While the market’s appetite for 70-plus-metre work platforms shows no sign of slowing, Tony believes many contractors are crying out for something more compact. “The 34-metre unit has a 600-kilogram cage and there’s nothing else on the market that size,” he said. “We’ve ordered six and we’ll spread them around Australia so customers don’t have to book a 75-metre machine for a 30-metre job.”

At 75 metres with 400° basket rotation, LinCon’s Palfinger P750 reaches extreme heights and tricky angles without repositioning, making it a go‑to for mega‑projects.
Image: LinCon Hire & Sales.

Delivered on 4×4 MAN chassis, the Bronto S34XDT combines basket, ground and remote controls, giving operators the reach of a mid-sized boom with genuine off-road mobility. Typical applications include telco tower upgrades, distribution line maintenance, tree work and small-span transmission projects. “It means the smaller brands can get gear that matches their budgets and their scopes,” Tony said.

Stretching to 75 metres – with a twist

At the other end of the scale LinCon already fields multiple Palfinger P750s and has more arriving early in 2026. Tony is quick to highlight the model’s unique selling point. “Palfinger was the first to offer 400-degree basket rotation, so you can go up, swing over the roofline, spin the basket and work back toward yourself without repositioning the truck,” he said.

The design gives crews a safe working envelope of 38 metres outreach, making it a favourite on wind-farm substations, facade work and high-voltage crossings where set-up space is limited. LinCon’s P750s ride on off-road 8x8s – a specification chosen, Tony said, because “we’ll take the platform to the job, not the other way around.”

Investment cycle gathers momentum

Supply-chain delays during COVID forced LinCon to import kit sets and mount them locally, but the program is back in full swing. “We’ve just put three more 75-metre units on the road, two more are on the way, and another two Brontos are in the pipeline,” Tony said. “We’re also building five new 48-metre and three new 25-metre TEC Range platforms while always continually looking to update the fleet with the latest models and technology available”.

Behind the numbers is a deliberate renewal cycle. Older equipment is kept in good condition rather than sold into the domestic market to protect residual values and avoid drops in hire rates. “It’s a small market – you don’t want your own gear coming back to undercut you,” Tony said.

From compact 34 m units to towering 75 m platforms, LinCon’s latest fleet additions cover everything from tight‑access jobs to mega‑project heights. Image: LinCon Hire & Sales.

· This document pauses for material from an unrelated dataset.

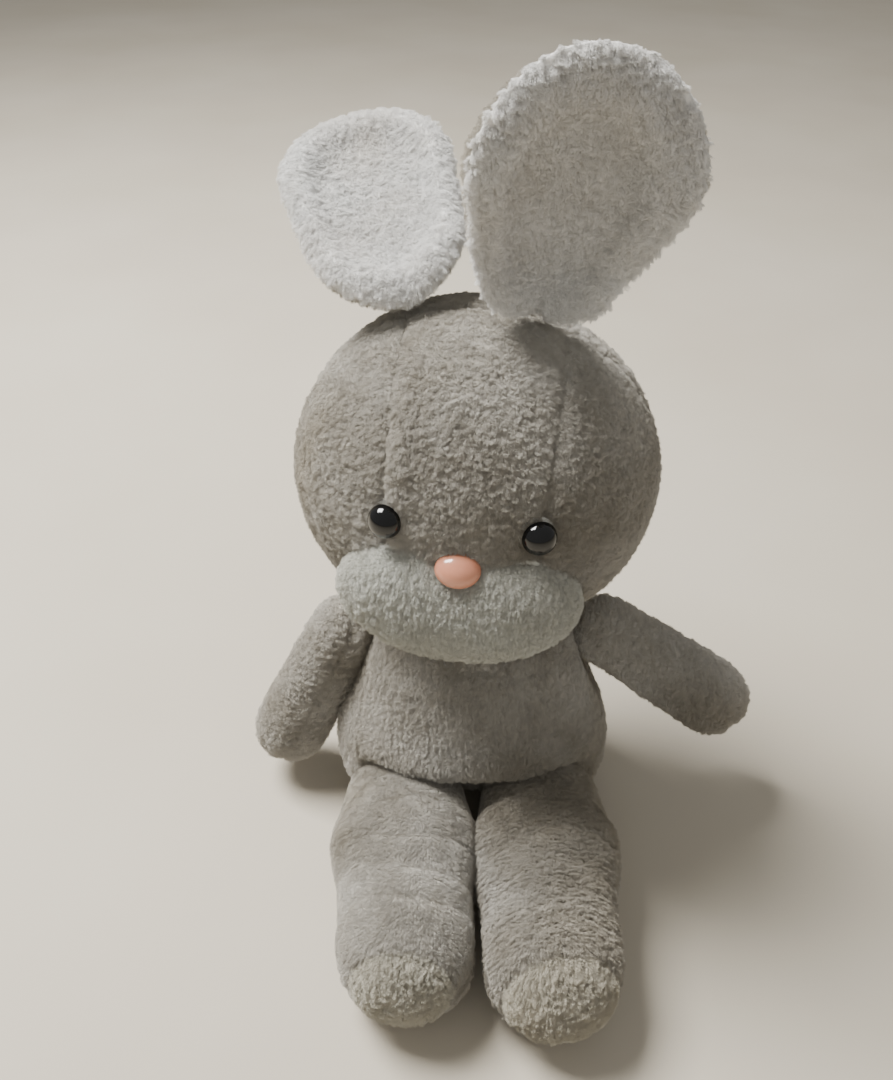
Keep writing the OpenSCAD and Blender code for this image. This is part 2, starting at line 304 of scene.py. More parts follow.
def stuffed(obj, region, cap, pressure=4.0, frames=20):
    """Blows the form up as cloth that is held along its seams, then limits how far it went."""
    start = points_of(obj.data)
    held = region_edges(start, edges_of(obj.data), region)
    group = obj.vertex_groups.new(name="seams")
    group.add(np.flatnonzero(held).tolist(), 1.0, "REPLACE")
    cloth = obj.modifiers.new("cloth", "CLOTH")
    cloth.settings.use_pressure = True
    cloth.settings.uniform_pressure_force = pressure
    cloth.settings.effector_weights.gravity = 0
    cloth.settings.vertex_group_mass = "seams"
    cloth.settings.quality = 4
    cloth.point_cache.frame_start = 1
    cloth.point_cache.frame_end = frames
    for number in range(1, frames + 1):
        bpy.context.scene.frame_set(number)
    applied(obj)
    obj.vertex_groups.clear()
    bpy.context.scene.frame_set(1)
    move = points_of(obj.data) - start
    length = np.linalg.norm(move, axis=1, keepdims=True)
    move *= np.minimum(1, cap / np.maximum(length, TINY))
    set_points(obj.data, start + move)
    relaxed(obj.data, 2)


def bisected(obj, planes):
    """Cuts edges into the mesh where the seams run. A plane is a point and a normal."""
    form = bmesh.new()
    form.from_mesh(obj.data)
    for point, normal in planes:
        everything = form.verts[:] + form.edges[:] + form.faces[:]
        bmesh.ops.bisect_plane(form, geom=everything, dist=CUT_SNAP, plane_co=point, plane_no=normal)
    form.to_mesh(obj.data)
    form.free()


def seam_points(mesh, labels):
    """The vertices where faces of two panels meet."""
    first = np.full(len(mesh.vertices), -1)
    mark = np.zeros(len(mesh.vertices), bool)
    for face, label in zip(mesh.polygons, labels):
        for vertex in face.vertices:
            if first[vertex] < 0:
                first[vertex] = label
            elif first[vertex] != label:
                mark[vertex] = True
    return mark


def distance_to(points, targets):
    if not len(targets):
        return np.full(len(points), FAR)
    tree = kdtree.KDTree(len(targets))
    for i, target in enumerate(targets):
        tree.insert(target, i)
    tree.balance()
    return np.array([tree.find(p)[2] for p in points])


def fractal(points, size, seed, octaves=2):
    """Smooth noise from about -1 to 1, with features of the given size."""
    shift = Vector([seed * step for step in SEED_STEP])
    return np.array([noise.fractal(Vector(p) / size + shift, 1.0, 2.0, octaves) for p in points])


def pile_relief(points, seed):
    """Height of the matted pile: small clumps over slow, shallow dents."""
    clumps = fractal(points, TUFT_SIZE, seed)
    dents = fractal(points, DENT_SIZE, seed + 1)
    return TUFT_HEIGHT * clumps + DENT_DEPTH * dents


def closed_shell(points, normals, faces, used):
    """Vertices and faces of a closed panel of cloth that lies under the given surface."""
    count = len(used)
    number = np.full(len(points), -1)
    number[used] = np.arange(count)
    outer = points[used]
    inner = outer - CLOTH * normals[used]
    made = []
    border = {}
    for face in faces:
        ring = [int(number[v]) for v in face]
        made.append(ring)
        made.append([v + count for v in reversed(ring)])
        for a, b in zip(ring, ring[1:] + ring[:1]):
            if (b, a) in border:
                del border[(b, a)]
            else:
                border[(a, b)] = True
    for a, b in border:
        made.append([b, a, a + count, b + count])
    return np.vstack([outer, inner]), made


def panel(name, points, normals, faces, seam_distance):
    """One cloth panel with a vertex group that says where its pile stands."""
    used = np.unique(np.concatenate([np.asarray(f) for f in faces]))
    shell, made = closed_shell(points, normals, faces, used)
    mesh = bpy.data.meshes.new(name)
    mesh.from_pydata(shell.tolist(), [], made)
    smooth_shading(mesh)
    obj = new_object(name, mesh)
    group = obj.vertex_groups.new(name="pile")
    near = seam_distance[used] < 0.6 * SEAM_WIDTH
    group.add(np.flatnonzero(~near).tolist(), 1.0, "REPLACE")
    group.add(np.flatnonzero(near).tolist(), SEAM_PILE, "REPLACE")
    return obj


# ---- materials ----

def srgb(r, g, b):
    """A colour given as a screen shows it, 0 to 255, as linear light."""
    return tuple(((c / 255 + 0.055) / 1.055) ** 2.4 for c in (r, g, b)) + (1.0,)


def node_in(tree, kind, **values):
    made = tree.nodes.new(kind)
    for key, value in values.items():
        made.inputs[key.replace("_", " ")].default_value = value
    return made


def blank_material(name):
    material = bpy.data.materials.new(name)
    material.use_nodes = True
    shader = material.node_tree.nodes["Principled BSDF"]
    return material, material.node_tree, shader


def patches(tree, place, scale, low, high, detail=3.0):
    """A slow noise as a number from 0 to 1."""
    cloud = node_in(tree, "ShaderNodeTexNoise", Scale=scale, Detail=detail, Roughness=0.55)
    tree.links.new(place.outputs["Object"], cloud.inputs["Vector"])
    spread = node_in(tree, "ShaderNodeMapRange")
    spread.inputs["From Min"].default_value = low
    spread.inputs["From Max"].default_value = high
    tree.links.new(cloud.outputs["Fac"], spread.inputs["Value"])
    return spread.outputs["Result"]


def mixed(tree, share, first, second):
    mix = tree.nodes.new("ShaderNodeMix")
    mix.data_type = "RGBA"
    tree.links.new(share, mix.inputs["Factor"])
    for socket, value in ((mix.inputs[6], first), (mix.inputs[7], second)):
        if isinstance(value, tuple):
            socket.default_value = value
        else:
            tree.links.new(value, socket)
    return mix.outputs[2]


def plush(name, light, dark, worn, sheen=0.35, basin_shade=None):
    """Pile fabric: pale and dark patches, a worn tint, fine fibres in the bump.

    basin is a colour of painted shade for the hollow of an ear, mixed in where the panel's basin
    attribute is 1."""
    material, tree, shader = blank_material(name)
    place = tree.nodes.new("ShaderNodeTexCoord")
    broad = patches(tree, place, scale=14.0, low=0.35, high=0.68)
    fine = patches(tree, place, scale=260.0, low=0.3, high=0.72, detail=2.0)
    rubbed = patches(tree, place, scale=6.0, low=0.52, high=0.75)
    base = mixed(tree, broad, light, dark)
    worn_base = mixed(tree, rubbed, base, worn)
    # painted shade: a darker beige mixed in over the ear's hollow, by the panel's attribute
    if basin_shade:
        hollow = tree.nodes.new("ShaderNodeAttribute")
        hollow.attribute_name = "basin_shade"
        worn_base = mixed(tree, hollow.outputs["Fac"], worn_base, basin_shade)
    speck = tree.nodes.new("ShaderNodeMix")
    speck.data_type = "RGBA"
    speck.blend_type = "MULTIPLY"
    speck.inputs["Factor"].default_value = 0.55
    shade = node_in(tree, "ShaderNodeMapRange")
    shade.inputs["To Min"].default_value = 0.66
    tree.links.new(fine, shade.inputs["Value"])
    tree.links.new(worn_base, speck.inputs[6])
    tree.links.new(shade.outputs["Result"], speck.inputs[7])
    tree.links.new(speck.outputs[2], shader.inputs["Base Color"])
    bump = node_in(tree, "ShaderNodeBump", Strength=0.5, Distance=0.6 * MM)
    tree.links.new(fine, bump.inputs["Height"])
    tree.links.new(bump.outputs["Normal"], shader.inputs["Normal"])
    shader.inputs["Roughness"].default_value = 0.92
    shader.inputs["Specular IOR Level"].default_value = 0.2
    shader.inputs["Sheen Weight"].default_value = sheen
    shader.inputs["Sheen Roughness"].default_value = 0.5
    return material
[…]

Powering the energy transition

Much of the new iron is already spoken for. LinCon has 10 machines working on the 400-kilometre EnergyConnect interconnector near Wagga Wagga and is supporting similar transmission builds linking New South Wales with South Australia, Victoria and Queensland. “Keeping those lines energised is critical – if they’re down, no one’s selling power,” Tony said.

Live-line capability is another niche the company protects. LinCon operates specialised insulated platforms that are “bare-hand” tested to one million volts every six months at the National Measurement Institute in Sydney.

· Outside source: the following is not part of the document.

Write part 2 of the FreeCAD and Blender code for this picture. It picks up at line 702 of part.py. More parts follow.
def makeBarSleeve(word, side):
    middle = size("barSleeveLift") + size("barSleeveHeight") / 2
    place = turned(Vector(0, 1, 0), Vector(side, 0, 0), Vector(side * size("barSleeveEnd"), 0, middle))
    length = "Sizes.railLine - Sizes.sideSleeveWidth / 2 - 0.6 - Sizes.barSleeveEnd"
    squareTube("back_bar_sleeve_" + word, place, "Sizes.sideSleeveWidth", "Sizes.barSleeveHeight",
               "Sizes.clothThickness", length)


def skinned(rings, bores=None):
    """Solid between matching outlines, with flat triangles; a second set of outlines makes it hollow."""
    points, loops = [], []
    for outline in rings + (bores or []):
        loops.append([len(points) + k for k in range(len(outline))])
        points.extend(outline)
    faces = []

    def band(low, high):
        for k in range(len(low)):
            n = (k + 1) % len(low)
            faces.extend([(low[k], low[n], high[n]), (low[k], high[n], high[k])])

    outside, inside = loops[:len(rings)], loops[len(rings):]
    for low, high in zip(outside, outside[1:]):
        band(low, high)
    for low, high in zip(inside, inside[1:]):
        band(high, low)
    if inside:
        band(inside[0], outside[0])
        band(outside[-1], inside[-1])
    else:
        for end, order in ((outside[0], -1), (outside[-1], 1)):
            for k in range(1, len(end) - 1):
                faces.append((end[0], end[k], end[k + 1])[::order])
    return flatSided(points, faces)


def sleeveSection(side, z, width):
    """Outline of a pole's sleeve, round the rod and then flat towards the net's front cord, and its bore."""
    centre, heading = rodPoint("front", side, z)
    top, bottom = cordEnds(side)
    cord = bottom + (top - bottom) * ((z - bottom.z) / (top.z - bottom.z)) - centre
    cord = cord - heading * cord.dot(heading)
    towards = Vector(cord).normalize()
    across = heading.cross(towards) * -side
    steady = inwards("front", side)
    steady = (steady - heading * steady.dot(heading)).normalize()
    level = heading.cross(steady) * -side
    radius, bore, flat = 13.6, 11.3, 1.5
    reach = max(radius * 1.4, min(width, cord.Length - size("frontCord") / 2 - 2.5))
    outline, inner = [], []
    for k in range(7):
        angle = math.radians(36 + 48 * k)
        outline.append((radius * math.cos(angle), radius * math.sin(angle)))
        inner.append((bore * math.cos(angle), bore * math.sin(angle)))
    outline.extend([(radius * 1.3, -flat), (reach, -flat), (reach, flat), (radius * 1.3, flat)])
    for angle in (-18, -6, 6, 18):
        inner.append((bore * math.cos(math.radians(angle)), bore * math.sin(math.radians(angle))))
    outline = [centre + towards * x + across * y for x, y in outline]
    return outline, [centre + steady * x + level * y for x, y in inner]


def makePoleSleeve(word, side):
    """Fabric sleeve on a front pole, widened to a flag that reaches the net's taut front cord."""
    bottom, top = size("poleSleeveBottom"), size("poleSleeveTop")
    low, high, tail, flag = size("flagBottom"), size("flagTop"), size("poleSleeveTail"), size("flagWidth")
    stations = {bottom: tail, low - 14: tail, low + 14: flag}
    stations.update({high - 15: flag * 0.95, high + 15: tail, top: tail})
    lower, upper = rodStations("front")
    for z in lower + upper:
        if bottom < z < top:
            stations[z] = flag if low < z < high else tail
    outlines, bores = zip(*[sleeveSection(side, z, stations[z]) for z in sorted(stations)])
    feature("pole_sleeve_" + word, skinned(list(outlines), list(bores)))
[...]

LinCon’s workshop in Brisbane – staffed by technicians who have trained at Palfinger’s platform headquarters in Germany – handles everything from chassis/subframe builds and adjustments to full major inspection rebuilds meeting all Australian standards. The firm is also exploring the option to integrate proximity-alert systems for future retrofits into the already present basket protection sensors on the Palfinger units.

“We’re always looking at the next layer,” Tony said.

Looking ahead

With Australia’s renewable-driven grid rebuild gathering pace and maintenance budgets rising across telecoms, utilities and infrastructure, LinCon’s timing appears sound. The six incoming S34XDTs will give regional contractors an alternative to trailer-mounted cherry pickers, while the expanding cohort of P750s positions the business for mega-projects that demand 70-plus metres of safe reach.

“Our job is to make height access safe and easy, whether that’s 13 metres or 103 metres,” Tony said. “By refreshing the fleet at both ends, we’re making sure nothing is out of reach for our customers – or for us.”